■ Challenge ■
Your task is to copy every line of this material exactly.

■ Data extract ■
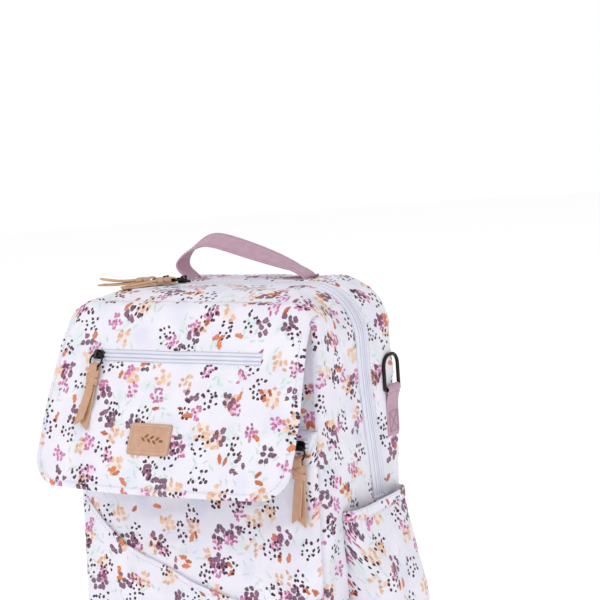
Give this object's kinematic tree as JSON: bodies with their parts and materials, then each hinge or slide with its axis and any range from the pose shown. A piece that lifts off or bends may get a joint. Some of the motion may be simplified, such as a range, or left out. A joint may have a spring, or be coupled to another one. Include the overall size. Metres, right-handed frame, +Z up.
{
  "type": "diaper bag",
  "caption": "Printed backpack diaper bag with a front flap, wrap-round zip, knotted leather pulls, side pockets and a webbing handle.",
  "frame": {"origin": "on the base, at the middle of the bag's width, 12 mm in front of the main zip's plane", "axes": "+Z up, -Y towards the front with the flap, +X to the wearer's left when worn on the back, the viewer's right facing the flap"},
  "size_m": [0.3808, 0.2885, 0.4495],
  "materials": {
    "printed_twill": "satin printed twill",
    "lining_cloth": "plain woven lining",
    "mat_cloth": "wipe-clean quilted cloth",
    "board": "polypropylene board",
    "zip_tape": "woven nylon tape and coil",
    "tan_leather": "smooth vegetable-tanned",
    "gunmetal": "black nickel plate",
    "magnet_steel": "plated",
    "mauve_webbing": "twill webbing",
    "mesh_cloth": "spacer mesh and padding",
    "acetal": "moulded"
  },
  "bodies": {
    "bag": {"back_shell": "printed_twill", "lower_shell": "printed_twill", "lining_back": "lining_cloth", "lining_lower": "lining_cloth", "main_zip_tape_back": "zip_tape", "zip_end_stops": "zip_tape", "base_board": "board", "mat_sleeve": "lining_cloth", "changing_mat": "mat_cloth", "inner_pocket": "lining_cloth", "pocket_lower": "printed_twill", "slip_pocket": "printed_twill", "side_pocket_left": "printed_twill", "side_pocket_right": "printed_twill", "side_hem_left": "printed_twill", "side_hem_right": "printed_twill", "handle_anchor_left": "mauve_webbing", "handle_anchor_right": "mauve_webbing", "ring_tab_left": "mauve_webbing", "ring_tab_right": "mauve_webbing", "back_pad": "mesh_cloth", "strap_yoke": "mesh_cloth", "shoulder_strap_left": "mesh_cloth", "shoulder_strap_right": "mesh_cloth", "ladder_lock_left": "acetal", "ladder_lock_right": "acetal", "lower_webbing_left": "mauve_webbing", "lower_webbing_right": "mauve_webbing"},
    "front_top": {"front_shell": "printed_twill", "lining_front": "lining_cloth", "main_zip_tape_front": "zip_tape", "pocket_upper": "printed_twill", "pocket_zip_tape": "zip_tape", "pocket_magnets": "magnet_steel", "flap_ridge": "printed_twill"},
    "flap": {"flap_panel": "printed_twill", "flap_lining": "lining_cloth", "flap_zip_tape": "zip_tape", "leather_label": "tan_leather", "flap_magnets": "magnet_steel"},
    "flap_slider": {"flap_slider": "gunmetal"},
    "flap_pull": {"flap_pull_ring": "gunmetal", "flap_pull_leather": "tan_leather"},
    "pocket_slider": {"pocket_slider": "gunmetal"},
    "pocket_pull": {"pocket_pull_ring": "gunmetal", "pocket_pull_leather": "tan_leather"},
    "main_left_slider": {"main_left_slider": "gunmetal"},
    "main_left_pull": {"main_left_pull_ring": "gunmetal", "main_left_pull_leather": "tan_leather"},
    "main_right_slider": {"main_right_slider": "gunmetal"},
    "main_right_pull": {"main_right_pull_ring": "gunmetal", "main_right_pull_leather": "tan_leather"},
    "handle": {"handle": "mauve_webbing"},
    "side_ring_left": {"side_ring_left": "gunmetal"},
    "side_ring_right": {"side_ring_right": "gunmetal"}
  },
  "joints": [
    {"name": "mouth_open", "type": "hinge", "parent": "bag", "child": "front_top", "pos_m": [0, -0.1021, 0.17], "axis": [1, 0, 0], "range_deg": [0, 60]},
    {"name": "flap_lift", "type": "hinge", "parent": "front_top", "child": "flap", "pos_m": [0, -0.081, 0.388], "axis": [-1, 0, 0], "range_deg": [-15, 140]},
    {"name": "flap_zip", "type": "slide", "parent": "flap", "child": "flap_slider", "axis": [1, 0, 0], "range_m": [0, 0.19]},
    {"name": "flap_pull_swing", "type": "hinge", "parent": "flap_slider", "child": "flap_pull", "pos_m": [-0.096, -0.11339, 0.34372], "axis": [-1, 0, 0], "range_deg": [0, 100]},
    {"name": "pocket_zip", "type": "slide", "parent": "front_top", "child": "pocket_slider", "axis": [-1, 0, 0], "range_m": [0, 0.26]},
    {"name": "pocket_pull_swing", "type": "hinge", "parent": "pocket_slider", "child": "pocket_pull", "pos_m": [0.134, -0.10059, 0.25427], "axis": [-1, 0, 0], "range_deg": [0, 45]},
    {"name": "main_left_zip", "type": "hinge", "parent": "front_top", "child": "main_left_slider", "pos_m": [-0.092, 0.012, 0.342], "axis": [0, -1, 0], "range_deg": [0, 90]},
    {"name": "main_left_pull_swing", "type": "hinge", "parent": "main_left_slider", "child": "main_left_pull", "pos_m": [-0.092, 0.012, 0.4053], "axis": [-0.7071, 0.7071, 0], "range_deg": [0, 100]},
    {"name": "main_right_zip", "type": "slide", "parent": "front_top", "child": "main_right_slider", "axis": [1, 0, 0], "range_m": [0, 0.155]},
    {"name": "main_right_pull_swing", "type": "hinge", "parent": "main_right_slider", "child": "main_right_pull", "pos_m": [-0.068, 0.012, 0.4053], "axis": [-0.866, 0.5, 0], "range_deg": [0, 100]},
    {"name": "handle_tilt", "type": "hinge", "parent": "bag", "child": "handle", "pos_m": [0, 0.042, 0.414], "axis": [1, 0, 0], "range_deg": [-70, 70]},
    {"name": "side_ring_right_swing", "type": "hinge", "parent": "bag", "child": "side_ring_right", "pos_m": [0.1546, 0.06, 0.2823], "axis": [0, 1, 0], "range_deg": [0, 170]},
    {"name": "side_ring_left_swing", "type": "hinge", "parent": "bag", "child": "side_ring_left", "pos_m": [-0.1546, 0.06, 0.2823], "axis": [0, -1, 0], "range_deg": [0, 170]}
  ]
}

■ Response to the task ■
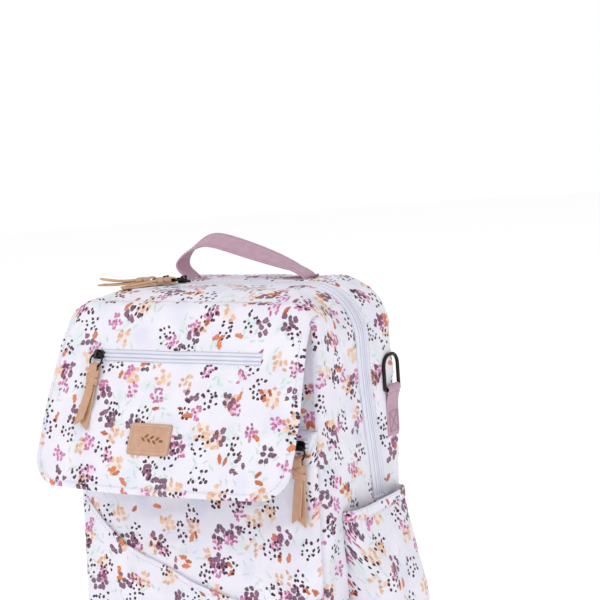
Give this object's kinematic tree as JSON: bodies with their parts and materials, then each hinge or slide with its axis and any range from the pose shown. A piece that lifts off or bends may get a joint. Some of the motion may be simplified, such as a range, or left out. A joint may have a spring, or be coupled to another one. Include the overall size. Metres, right-handed frame, +Z up.
{
  "type": "diaper bag",
  "caption": "Printed backpack diaper bag with a front flap, wrap-round zip, knotted leather pulls, side pockets and a webbing handle.",
  "frame": {"origin": "on the base, at the middle of the bag's width, 12 mm in front of the main zip's plane", "axes": "+Z up, -Y towards the front with the flap, +X to the wearer's left when worn on the back, the viewer's right facing the flap"},
  "size_m": [0.3808, 0.2885, 0.4495],
  "materials": {
    "printed_twill": "satin printed twill",
    "lining_cloth": "plain woven lining",
    "mat_cloth": "wipe-clean quilted cloth",
    "board": "polypropylene board",
    "zip_tape": "woven nylon tape and coil",
    "tan_leather": "smooth vegetable-tanned",
    "gunmetal": "black nickel plate",
    "magnet_steel": "plated",
    "mauve_webbing": "twill webbing",
    "mesh_cloth": "spacer mesh and padding",
    "acetal": "moulded"
  },
  "bodies": {
    "bag": {"back_shell": "printed_twill", "lower_shell": "printed_twill", "lining_back": "lining_cloth", "lining_lower": "lining_cloth", "main_zip_tape_back": "zip_tape", "zip_end_stops": "zip_tape", "base_board": "board", "mat_sleeve": "lining_cloth", "changing_mat": "mat_cloth", "inner_pocket": "lining_cloth", "pocket_lower": "printed_twill", "slip_pocket": "printed_twill", "side_pocket_left": "printed_twill", "side_pocket_right": "printed_twill", "side_hem_left": "printed_twill", "side_hem_right": "printed_twill", "handle_anchor_left": "mauve_webbing", "handle_anchor_right": "mauve_webbing", "ring_tab_left": "mauve_webbing", "ring_tab_right": "mauve_webbing", "back_pad": "mesh_cloth", "strap_yoke": "mesh_cloth", "shoulder_strap_left": "mesh_cloth", "shoulder_strap_right": "mesh_cloth", "ladder_lock_left": "acetal", "ladder_lock_right": "acetal", "lower_webbing_left": "mauve_webbing", "lower_webbing_right": "mauve_webbing"},
    "front_top": {"front_shell": "printed_twill", "lining_front": "lining_cloth", "main_zip_tape_front": "zip_tape", "pocket_upper": "printed_twill", "pocket_zip_tape": "zip_tape", "pocket_magnets": "magnet_steel", "flap_ridge": "printed_twill"},
    "flap": {"flap_panel": "printed_twill", "flap_lining": "lining_cloth", "flap_zip_tape": "zip_tape", "leather_label": "tan_leather", "flap_magnets": "magnet_steel"},
    "flap_slider": {"flap_slider": "gunmetal"},
    "flap_pull": {"flap_pull_ring": "gunmetal", "flap_pull_leather": "tan_leather"},
    "pocket_slider": {"pocket_slider": "gunmetal"},
    "pocket_pull": {"pocket_pull_ring": "gunmetal", "pocket_pull_leather": "tan_leather"},
    "main_left_slider": {"main_left_slider": "gunmetal"},
    "main_left_pull": {"main_left_pull_ring": "gunmetal", "main_left_pull_leather": "tan_leather"},
    "main_right_slider": {"main_right_slider": "gunmetal"},
    "main_right_pull": {"main_right_pull_ring": "gunmetal", "main_right_pull_leather": "tan_leather"},
    "handle": {"handle": "mauve_webbing"},
    "side_ring_left": {"side_ring_left": "gunmetal"},
    "side_ring_right": {"side_ring_right": "gunmetal"}
  },
  "joints": [
    {"name": "mouth_open", "type": "hinge", "parent": "bag", "child": "front_top", "pos_m": [0, -0.1021, 0.17], "axis": [1, 0, 0], "range_deg": [0, 60]},
    {"name": "flap_lift", "type": "hinge", "parent": "front_top", "child": "flap", "pos_m": [0, -0.081, 0.388], "axis": [-1, 0, 0], "range_deg": [-15, 140]},
    {"name": "flap_zip", "type": "slide", "parent": "flap", "child": "flap_slider", "axis": [1, 0, 0], "range_m": [0, 0.19]},
    {"name": "flap_pull_swing", "type": "hinge", "parent": "flap_slider", "child": "flap_pull", "pos_m": [-0.096, -0.11339, 0.34372], "axis": [-1, 0, 0], "range_deg": [0, 100]},
    {"name": "pocket_zip", "type": "slide", "parent": "front_top", "child": "pocket_slider", "axis": [-1, 0, 0], "range_m": [0, 0.26]},
    {"name": "pocket_pull_swing", "type": "hinge", "parent": "pocket_slider", "child": "pocket_pull", "pos_m": [0.134, -0.10059, 0.25427], "axis": [-1, 0, 0], "range_deg": [0, 45]},
    {"name": "main_left_zip", "type": "hinge", "parent": "front_top", "child": "main_left_slider", "pos_m": [-0.092, 0.012, 0.342], "axis": [0, -1, 0], "range_deg": [0, 90]},
    {"name": "main_left_pull_swing", "type": "hinge", "parent": "main_left_slider", "child": "main_left_pull", "pos_m": [-0.092, 0.012, 0.4053], "axis": [-0.7071, 0.7071, 0], "range_deg": [0, 100]},
    {"name": "main_right_zip", "type": "slide", "parent": "front_top", "child": "main_right_slider", "axis": [1, 0, 0], "range_m": [0, 0.155]},
    {"name": "main_right_pull_swing", "type": "hinge", "parent": "main_right_slider", "child": "main_right_pull", "pos_m": [-0.068, 0.012, 0.4053], "axis": [-0.866, 0.5, 0], "range_deg": [0, 100]},
    {"name": "handle_tilt", "type": "hinge", "parent": "bag", "child": "handle", "pos_m": [0, 0.042, 0.414], "axis": [1, 0, 0], "range_deg": [-70, 70]},
    {"name": "side_ring_right_swing", "type": "hinge", "parent": "bag", "child": "side_ring_right", "pos_m": [0.1546, 0.06, 0.2823], "axis": [0, 1, 0], "range_deg": [0, 170]},
    {"name": "side_ring_left_swing", "type": "hinge", "parent": "bag", "child": "side_ring_left", "pos_m": [-0.1546, 0.06, 0.2823], "axis": [0, -1, 0], "range_deg": [0, 170]}
  ]
}